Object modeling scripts
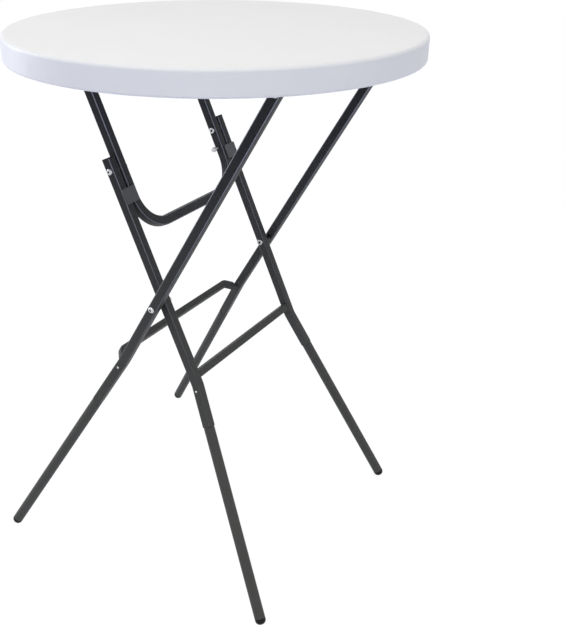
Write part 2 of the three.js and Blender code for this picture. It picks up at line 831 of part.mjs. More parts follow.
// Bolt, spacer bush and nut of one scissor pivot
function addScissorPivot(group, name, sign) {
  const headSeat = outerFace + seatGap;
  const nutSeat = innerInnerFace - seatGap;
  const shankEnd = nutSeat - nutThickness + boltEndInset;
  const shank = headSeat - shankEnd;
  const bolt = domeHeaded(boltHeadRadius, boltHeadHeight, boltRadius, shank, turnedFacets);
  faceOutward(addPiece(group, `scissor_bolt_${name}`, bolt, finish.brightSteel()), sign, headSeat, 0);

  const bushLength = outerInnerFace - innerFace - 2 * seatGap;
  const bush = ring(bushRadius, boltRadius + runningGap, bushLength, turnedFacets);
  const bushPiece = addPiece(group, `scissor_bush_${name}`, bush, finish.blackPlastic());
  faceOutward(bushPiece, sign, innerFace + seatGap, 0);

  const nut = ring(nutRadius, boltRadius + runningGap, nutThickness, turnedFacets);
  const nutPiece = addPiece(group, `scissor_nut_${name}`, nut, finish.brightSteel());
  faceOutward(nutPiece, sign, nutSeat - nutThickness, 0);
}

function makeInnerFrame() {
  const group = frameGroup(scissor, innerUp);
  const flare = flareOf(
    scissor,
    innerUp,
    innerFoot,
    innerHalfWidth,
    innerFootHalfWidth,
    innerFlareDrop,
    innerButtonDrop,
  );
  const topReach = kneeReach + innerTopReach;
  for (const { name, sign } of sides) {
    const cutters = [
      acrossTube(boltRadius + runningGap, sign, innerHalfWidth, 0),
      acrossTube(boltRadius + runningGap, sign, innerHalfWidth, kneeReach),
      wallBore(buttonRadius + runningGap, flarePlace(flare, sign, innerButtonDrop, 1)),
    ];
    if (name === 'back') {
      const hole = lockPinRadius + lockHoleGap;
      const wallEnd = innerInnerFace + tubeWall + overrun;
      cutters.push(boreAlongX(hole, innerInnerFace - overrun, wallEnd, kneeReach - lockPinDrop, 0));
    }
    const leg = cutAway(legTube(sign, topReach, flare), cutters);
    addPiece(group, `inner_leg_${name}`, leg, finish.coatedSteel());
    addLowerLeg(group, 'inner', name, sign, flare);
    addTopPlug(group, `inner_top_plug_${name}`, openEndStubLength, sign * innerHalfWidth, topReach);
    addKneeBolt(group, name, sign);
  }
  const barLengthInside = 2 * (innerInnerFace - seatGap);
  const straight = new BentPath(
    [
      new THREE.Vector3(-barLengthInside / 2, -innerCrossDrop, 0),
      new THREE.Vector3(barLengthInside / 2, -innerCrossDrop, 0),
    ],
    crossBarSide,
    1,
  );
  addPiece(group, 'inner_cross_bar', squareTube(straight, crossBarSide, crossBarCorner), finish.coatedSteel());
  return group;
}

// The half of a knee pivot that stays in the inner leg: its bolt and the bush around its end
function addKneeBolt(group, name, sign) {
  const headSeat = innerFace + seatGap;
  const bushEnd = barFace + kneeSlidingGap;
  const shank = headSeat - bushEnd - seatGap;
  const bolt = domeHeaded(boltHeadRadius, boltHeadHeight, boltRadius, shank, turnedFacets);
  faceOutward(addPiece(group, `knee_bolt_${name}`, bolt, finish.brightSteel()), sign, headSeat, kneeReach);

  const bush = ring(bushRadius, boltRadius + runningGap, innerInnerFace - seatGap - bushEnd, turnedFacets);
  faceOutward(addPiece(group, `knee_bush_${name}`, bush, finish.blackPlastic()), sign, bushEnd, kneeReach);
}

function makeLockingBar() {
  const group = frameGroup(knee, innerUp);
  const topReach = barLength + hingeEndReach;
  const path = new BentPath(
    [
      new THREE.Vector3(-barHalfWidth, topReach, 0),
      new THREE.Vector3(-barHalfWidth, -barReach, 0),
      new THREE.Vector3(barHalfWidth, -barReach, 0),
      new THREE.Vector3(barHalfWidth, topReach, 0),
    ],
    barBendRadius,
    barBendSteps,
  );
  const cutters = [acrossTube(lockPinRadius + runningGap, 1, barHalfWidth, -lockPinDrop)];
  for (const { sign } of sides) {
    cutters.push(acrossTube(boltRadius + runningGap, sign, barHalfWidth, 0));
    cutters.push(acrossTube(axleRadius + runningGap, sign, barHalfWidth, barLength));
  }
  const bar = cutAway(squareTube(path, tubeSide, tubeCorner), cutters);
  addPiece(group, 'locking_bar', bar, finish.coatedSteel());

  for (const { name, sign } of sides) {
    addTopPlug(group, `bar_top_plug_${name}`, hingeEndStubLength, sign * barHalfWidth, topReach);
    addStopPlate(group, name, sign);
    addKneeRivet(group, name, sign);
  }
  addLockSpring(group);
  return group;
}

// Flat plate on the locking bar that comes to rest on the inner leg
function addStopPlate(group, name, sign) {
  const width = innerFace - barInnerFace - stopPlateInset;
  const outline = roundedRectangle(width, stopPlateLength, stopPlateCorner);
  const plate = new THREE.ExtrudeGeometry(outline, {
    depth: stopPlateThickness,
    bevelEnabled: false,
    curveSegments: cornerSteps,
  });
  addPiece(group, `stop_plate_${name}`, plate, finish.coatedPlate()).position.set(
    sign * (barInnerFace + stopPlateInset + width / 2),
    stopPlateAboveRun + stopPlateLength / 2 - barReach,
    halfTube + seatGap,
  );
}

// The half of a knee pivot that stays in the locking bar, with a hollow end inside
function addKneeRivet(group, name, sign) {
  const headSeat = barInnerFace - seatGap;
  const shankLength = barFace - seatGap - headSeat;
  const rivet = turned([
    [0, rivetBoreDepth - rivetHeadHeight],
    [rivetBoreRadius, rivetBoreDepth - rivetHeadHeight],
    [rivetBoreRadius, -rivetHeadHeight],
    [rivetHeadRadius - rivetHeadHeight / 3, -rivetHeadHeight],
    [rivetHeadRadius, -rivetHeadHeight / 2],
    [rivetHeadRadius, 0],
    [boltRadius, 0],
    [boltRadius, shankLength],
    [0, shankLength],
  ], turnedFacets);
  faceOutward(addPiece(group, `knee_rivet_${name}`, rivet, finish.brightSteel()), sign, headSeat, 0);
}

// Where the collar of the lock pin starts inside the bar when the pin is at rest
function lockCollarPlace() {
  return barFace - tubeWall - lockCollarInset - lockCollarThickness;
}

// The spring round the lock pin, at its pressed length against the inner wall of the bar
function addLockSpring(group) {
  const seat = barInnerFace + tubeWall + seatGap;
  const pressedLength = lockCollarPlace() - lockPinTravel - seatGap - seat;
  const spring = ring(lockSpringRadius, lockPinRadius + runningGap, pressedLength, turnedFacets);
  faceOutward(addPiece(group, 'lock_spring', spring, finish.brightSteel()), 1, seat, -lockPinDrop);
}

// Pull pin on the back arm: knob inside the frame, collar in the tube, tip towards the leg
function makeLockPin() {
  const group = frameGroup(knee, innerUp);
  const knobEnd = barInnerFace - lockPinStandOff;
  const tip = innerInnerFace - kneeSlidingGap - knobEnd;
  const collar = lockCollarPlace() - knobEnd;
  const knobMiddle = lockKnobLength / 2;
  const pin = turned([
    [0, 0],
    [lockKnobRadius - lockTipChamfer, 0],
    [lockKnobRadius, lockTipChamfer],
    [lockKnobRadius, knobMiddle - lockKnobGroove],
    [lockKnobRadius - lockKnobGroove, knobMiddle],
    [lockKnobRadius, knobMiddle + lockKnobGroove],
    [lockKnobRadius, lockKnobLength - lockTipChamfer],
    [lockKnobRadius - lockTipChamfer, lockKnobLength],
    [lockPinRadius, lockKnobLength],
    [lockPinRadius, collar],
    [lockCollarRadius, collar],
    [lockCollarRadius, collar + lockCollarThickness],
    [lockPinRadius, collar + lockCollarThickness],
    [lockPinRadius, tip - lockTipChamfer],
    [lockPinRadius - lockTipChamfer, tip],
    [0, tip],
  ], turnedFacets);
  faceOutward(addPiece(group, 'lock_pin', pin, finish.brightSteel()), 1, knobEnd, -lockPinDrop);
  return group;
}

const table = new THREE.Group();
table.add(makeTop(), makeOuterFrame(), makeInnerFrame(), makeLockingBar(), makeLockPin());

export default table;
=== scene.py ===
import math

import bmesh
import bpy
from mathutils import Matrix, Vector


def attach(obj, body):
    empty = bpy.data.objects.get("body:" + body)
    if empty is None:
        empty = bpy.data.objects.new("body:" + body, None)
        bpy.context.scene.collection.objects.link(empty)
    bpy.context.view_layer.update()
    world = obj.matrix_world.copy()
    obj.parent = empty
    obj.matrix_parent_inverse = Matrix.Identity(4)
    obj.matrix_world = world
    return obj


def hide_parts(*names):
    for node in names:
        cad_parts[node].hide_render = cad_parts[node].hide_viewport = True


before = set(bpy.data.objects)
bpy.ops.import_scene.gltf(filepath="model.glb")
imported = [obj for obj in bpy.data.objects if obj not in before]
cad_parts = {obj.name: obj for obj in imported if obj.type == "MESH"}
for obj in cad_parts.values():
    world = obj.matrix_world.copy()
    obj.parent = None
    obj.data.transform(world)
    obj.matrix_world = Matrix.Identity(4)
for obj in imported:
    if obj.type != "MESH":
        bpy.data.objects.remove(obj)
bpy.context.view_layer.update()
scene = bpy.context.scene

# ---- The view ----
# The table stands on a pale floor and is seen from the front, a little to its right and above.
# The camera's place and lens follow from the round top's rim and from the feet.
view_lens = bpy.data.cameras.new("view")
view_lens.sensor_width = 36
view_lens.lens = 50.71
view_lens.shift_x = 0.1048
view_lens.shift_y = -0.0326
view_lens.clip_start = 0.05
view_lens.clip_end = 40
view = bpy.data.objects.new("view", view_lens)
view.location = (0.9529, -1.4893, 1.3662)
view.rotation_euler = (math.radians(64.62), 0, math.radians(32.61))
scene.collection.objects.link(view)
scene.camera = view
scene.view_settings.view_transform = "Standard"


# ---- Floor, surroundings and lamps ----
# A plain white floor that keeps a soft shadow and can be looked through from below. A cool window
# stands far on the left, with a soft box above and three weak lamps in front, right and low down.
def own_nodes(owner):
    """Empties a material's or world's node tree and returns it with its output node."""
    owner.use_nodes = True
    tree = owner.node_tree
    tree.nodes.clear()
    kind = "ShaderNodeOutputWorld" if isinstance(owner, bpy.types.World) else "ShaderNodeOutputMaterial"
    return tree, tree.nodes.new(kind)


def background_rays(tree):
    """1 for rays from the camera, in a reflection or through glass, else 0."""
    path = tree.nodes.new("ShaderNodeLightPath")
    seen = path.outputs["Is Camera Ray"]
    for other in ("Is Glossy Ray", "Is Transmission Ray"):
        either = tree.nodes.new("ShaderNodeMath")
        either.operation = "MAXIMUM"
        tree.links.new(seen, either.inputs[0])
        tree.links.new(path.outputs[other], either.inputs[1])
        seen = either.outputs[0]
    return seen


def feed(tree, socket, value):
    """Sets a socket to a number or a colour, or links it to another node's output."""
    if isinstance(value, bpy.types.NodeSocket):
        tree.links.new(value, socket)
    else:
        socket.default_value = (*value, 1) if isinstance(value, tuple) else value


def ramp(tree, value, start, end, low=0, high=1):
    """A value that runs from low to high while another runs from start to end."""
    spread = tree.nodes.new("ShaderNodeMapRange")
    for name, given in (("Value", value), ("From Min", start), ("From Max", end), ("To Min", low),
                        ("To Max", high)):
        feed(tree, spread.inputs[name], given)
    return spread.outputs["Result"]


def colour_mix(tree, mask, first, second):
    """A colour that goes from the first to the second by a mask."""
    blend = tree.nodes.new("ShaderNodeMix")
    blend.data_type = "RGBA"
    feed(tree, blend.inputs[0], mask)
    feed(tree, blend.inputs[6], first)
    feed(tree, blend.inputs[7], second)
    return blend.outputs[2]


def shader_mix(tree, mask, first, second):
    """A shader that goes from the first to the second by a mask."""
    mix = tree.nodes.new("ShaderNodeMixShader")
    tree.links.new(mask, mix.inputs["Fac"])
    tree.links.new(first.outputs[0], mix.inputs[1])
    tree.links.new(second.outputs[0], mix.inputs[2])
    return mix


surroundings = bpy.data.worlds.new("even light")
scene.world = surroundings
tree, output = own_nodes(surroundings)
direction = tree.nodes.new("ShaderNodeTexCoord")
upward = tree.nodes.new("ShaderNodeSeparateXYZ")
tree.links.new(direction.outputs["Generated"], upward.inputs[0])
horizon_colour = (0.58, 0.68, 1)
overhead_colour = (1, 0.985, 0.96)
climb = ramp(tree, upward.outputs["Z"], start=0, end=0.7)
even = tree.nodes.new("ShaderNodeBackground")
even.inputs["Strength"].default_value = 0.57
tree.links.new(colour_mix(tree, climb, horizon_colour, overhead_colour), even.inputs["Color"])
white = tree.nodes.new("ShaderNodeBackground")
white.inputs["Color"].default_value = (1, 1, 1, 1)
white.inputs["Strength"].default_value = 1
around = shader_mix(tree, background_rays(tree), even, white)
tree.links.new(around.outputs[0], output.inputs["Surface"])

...

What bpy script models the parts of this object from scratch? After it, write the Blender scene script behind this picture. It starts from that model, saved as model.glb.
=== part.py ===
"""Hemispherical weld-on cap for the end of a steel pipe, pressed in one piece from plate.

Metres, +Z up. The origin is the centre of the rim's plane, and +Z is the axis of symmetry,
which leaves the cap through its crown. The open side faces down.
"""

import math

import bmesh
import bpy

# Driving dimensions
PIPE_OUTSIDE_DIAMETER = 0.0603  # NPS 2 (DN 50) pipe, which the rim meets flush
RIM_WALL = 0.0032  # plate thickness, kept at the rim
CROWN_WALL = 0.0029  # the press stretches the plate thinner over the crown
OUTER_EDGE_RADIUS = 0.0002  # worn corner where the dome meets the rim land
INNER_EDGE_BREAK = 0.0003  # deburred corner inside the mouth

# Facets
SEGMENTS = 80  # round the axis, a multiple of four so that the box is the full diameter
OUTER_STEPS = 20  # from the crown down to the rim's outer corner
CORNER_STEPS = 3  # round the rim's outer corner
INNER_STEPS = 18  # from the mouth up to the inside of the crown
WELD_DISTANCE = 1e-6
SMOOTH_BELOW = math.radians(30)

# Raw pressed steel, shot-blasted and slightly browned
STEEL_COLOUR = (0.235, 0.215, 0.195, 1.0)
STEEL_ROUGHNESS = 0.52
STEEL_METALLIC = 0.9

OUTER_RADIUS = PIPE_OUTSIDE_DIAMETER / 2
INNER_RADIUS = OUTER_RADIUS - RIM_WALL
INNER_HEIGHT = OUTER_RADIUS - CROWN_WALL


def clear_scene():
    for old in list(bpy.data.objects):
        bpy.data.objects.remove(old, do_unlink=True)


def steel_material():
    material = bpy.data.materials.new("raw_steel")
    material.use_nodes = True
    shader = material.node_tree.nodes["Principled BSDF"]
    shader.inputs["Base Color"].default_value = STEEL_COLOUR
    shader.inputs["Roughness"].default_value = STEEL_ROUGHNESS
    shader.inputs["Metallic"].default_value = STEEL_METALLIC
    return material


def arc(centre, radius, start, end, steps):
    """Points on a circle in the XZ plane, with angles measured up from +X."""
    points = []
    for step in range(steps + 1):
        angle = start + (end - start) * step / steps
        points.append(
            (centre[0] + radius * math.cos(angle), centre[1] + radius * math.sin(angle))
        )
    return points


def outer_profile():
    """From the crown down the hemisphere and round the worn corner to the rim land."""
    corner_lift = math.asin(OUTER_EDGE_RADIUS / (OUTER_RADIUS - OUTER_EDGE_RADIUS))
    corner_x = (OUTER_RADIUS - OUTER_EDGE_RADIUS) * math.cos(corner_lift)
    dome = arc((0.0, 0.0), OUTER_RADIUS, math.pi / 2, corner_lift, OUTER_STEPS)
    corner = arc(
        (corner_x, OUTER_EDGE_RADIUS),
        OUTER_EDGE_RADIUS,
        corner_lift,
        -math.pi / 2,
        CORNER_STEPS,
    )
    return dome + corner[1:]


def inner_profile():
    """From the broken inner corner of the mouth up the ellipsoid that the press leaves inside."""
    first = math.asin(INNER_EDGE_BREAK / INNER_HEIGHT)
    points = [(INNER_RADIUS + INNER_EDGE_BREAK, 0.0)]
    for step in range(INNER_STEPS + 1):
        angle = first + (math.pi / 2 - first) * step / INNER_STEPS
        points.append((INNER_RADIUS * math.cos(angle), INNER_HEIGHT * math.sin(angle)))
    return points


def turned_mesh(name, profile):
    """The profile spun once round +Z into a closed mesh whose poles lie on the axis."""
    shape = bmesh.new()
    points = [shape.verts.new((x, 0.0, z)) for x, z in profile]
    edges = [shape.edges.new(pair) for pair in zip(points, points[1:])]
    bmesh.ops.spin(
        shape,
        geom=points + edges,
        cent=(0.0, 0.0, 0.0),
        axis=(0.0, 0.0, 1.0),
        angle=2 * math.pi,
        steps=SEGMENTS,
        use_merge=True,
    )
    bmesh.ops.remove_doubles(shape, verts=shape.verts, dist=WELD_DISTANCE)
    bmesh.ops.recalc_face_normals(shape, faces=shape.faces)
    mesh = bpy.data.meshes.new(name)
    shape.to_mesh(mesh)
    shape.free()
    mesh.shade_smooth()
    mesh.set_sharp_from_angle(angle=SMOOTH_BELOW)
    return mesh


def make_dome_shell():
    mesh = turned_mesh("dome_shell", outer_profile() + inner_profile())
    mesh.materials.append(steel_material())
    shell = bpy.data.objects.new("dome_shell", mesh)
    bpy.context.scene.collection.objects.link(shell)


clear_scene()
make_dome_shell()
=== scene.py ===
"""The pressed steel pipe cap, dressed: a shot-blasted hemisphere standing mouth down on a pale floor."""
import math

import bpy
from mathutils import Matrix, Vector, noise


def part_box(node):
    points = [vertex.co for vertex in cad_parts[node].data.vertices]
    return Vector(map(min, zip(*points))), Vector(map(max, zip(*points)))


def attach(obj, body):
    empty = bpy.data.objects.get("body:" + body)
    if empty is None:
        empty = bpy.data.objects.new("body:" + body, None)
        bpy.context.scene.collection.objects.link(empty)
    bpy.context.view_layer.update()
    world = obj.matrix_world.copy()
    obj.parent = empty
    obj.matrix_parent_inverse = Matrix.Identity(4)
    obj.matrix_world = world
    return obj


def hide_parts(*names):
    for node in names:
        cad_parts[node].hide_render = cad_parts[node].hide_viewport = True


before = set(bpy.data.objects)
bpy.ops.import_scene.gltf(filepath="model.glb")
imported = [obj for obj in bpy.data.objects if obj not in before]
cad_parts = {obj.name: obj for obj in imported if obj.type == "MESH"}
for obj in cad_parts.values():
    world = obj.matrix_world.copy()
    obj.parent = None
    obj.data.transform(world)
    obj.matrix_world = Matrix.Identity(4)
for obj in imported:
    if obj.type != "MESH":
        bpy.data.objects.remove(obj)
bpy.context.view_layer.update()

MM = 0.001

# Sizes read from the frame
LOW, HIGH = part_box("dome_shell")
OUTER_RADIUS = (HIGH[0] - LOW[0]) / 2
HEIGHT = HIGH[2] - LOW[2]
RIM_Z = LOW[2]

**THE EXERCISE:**
Return exactly the lines above from the line that has "const table = new THREE.Group();" through the line that has "scene = bpy.context.scene", inclusive, and nothing else.

**REPLY TO THE EXERCISE:**
const table = new THREE.Group();
table.add(makeTop(), makeOuterFrame(), makeInnerFrame(), makeLockingBar(), makeLockPin());

export default table;
=== scene.py ===
import math

import bmesh
import bpy
from mathutils import Matrix, Vector


def attach(obj, body):
    empty = bpy.data.objects.get("body:" + body)
    if empty is None:
        empty = bpy.data.objects.new("body:" + body, None)
        bpy.context.scene.collection.objects.link(empty)
    bpy.context.view_layer.update()
    world = obj.matrix_world.copy()
    obj.parent = empty
    obj.matrix_parent_inverse = Matrix.Identity(4)
    obj.matrix_world = world
    return obj


def hide_parts(*names):
    for node in names:
        cad_parts[node].hide_render = cad_parts[node].hide_viewport = True


before = set(bpy.data.objects)
bpy.ops.import_scene.gltf(filepath="model.glb")
imported = [obj for obj in bpy.data.objects if obj not in before]
cad_parts = {obj.name: obj for obj in imported if obj.type == "MESH"}
for obj in cad_parts.values():
    world = obj.matrix_world.copy()
    obj.parent = None
    obj.data.transform(world)
    obj.matrix_world = Matrix.Identity(4)
for obj in imported:
    if obj.type != "MESH":
        bpy.data.objects.remove(obj)
bpy.context.view_layer.update()
scene = bpy.context.scene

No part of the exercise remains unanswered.